Os mortos das torres nem sequer representavam o capitalismo triunfante ou a desregulação dos mercados e a exploração desenfreada dos recursos do planeta. Na esmagadora maioria, e logo pela manhã, nas torres só estavam empregados subalternos das empresas aí instaladas. E ascensoristas, mulheres da limpeza, contínuos. E turistas ansiosos por ver a cidade desde aquela imensa altura. Não morreu um único capitão da indústria, um banqueiro, sequer um guru das novas tecnologias. O capitalismo continua intacto, eventualmente mais forte. Em contrapartida, a nossa liberdade vai ser reduzida, os nossos passos e as nossas opiniões vão ser mais seguidos. Virá o tempo em que analistas de olhos frios prescrutarão as intenções mais subtis deste papel que enfim consigo escrever e poderão ver nele uma ameaça ao sistema, um recado de Alá, de Yhavé ou de uma qualquer outra divindade vingativamente justiceira.
Paralelamente há-de haver por aí um compagnon de route dos deserdados e oprimidos que censurará em nome da história e dos amanhãs radiosos, este degenerado que se comove com a morte dos ricos em vez de perpetuamente chorar o destino dos pobres.
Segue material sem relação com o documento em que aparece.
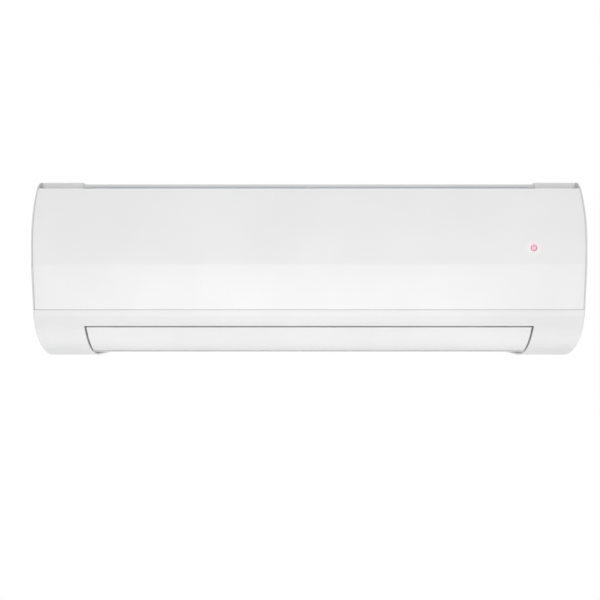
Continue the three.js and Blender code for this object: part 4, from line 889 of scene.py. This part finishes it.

E explicará, uma mão num Evangelho apócrifo e nobelizável, e outra a tapar as fossas comuns dos gulags, dos laggers, do primeiro, segundo e terceiro mundos, as raízes deste gesto vil mas compreensível à luz dos olhos cegos dos autoproclamados defensores da nova ordem internacional.

Perdoname
No sé decir nada más
pero tu comprende
que aun estoy en el camino...*


(*José Agustin Goytisolo)

Este texto que aqui dou não é original: publicou-se num jornal de pouca expansão e já desaparecido em 11 de Setembro de 2002. Terá merecido honra idêntica num jornal de província, mais propriamente Castelo Branco em data desconhecida porque nunca o vi. Entrego-o agora, à leitura generosa dos confrades e leitores porque, apesar do acima dito, ter a vaga percepção que este escrito continua a ser actual e, na medida do possível, justo. Será porventura muita prosápia minha mas continuo, vários anos depois, a identificar-me com o que aqui escrevi, como de costume numa penada, com mais emoção do que razão, mas que querem?, fui assim feito e já há não mezinha que me endireite.
Na altura (cerca de um mês depois dos acontecimentos) ofereci-o (e a oferta mantém-se) aos meus amigos Luisa e João Felix
que são, como mais uma pequena ruidosa e alargada caravana de pessoas generosas, meus amigos, o mesmo é dizer o sal da terra.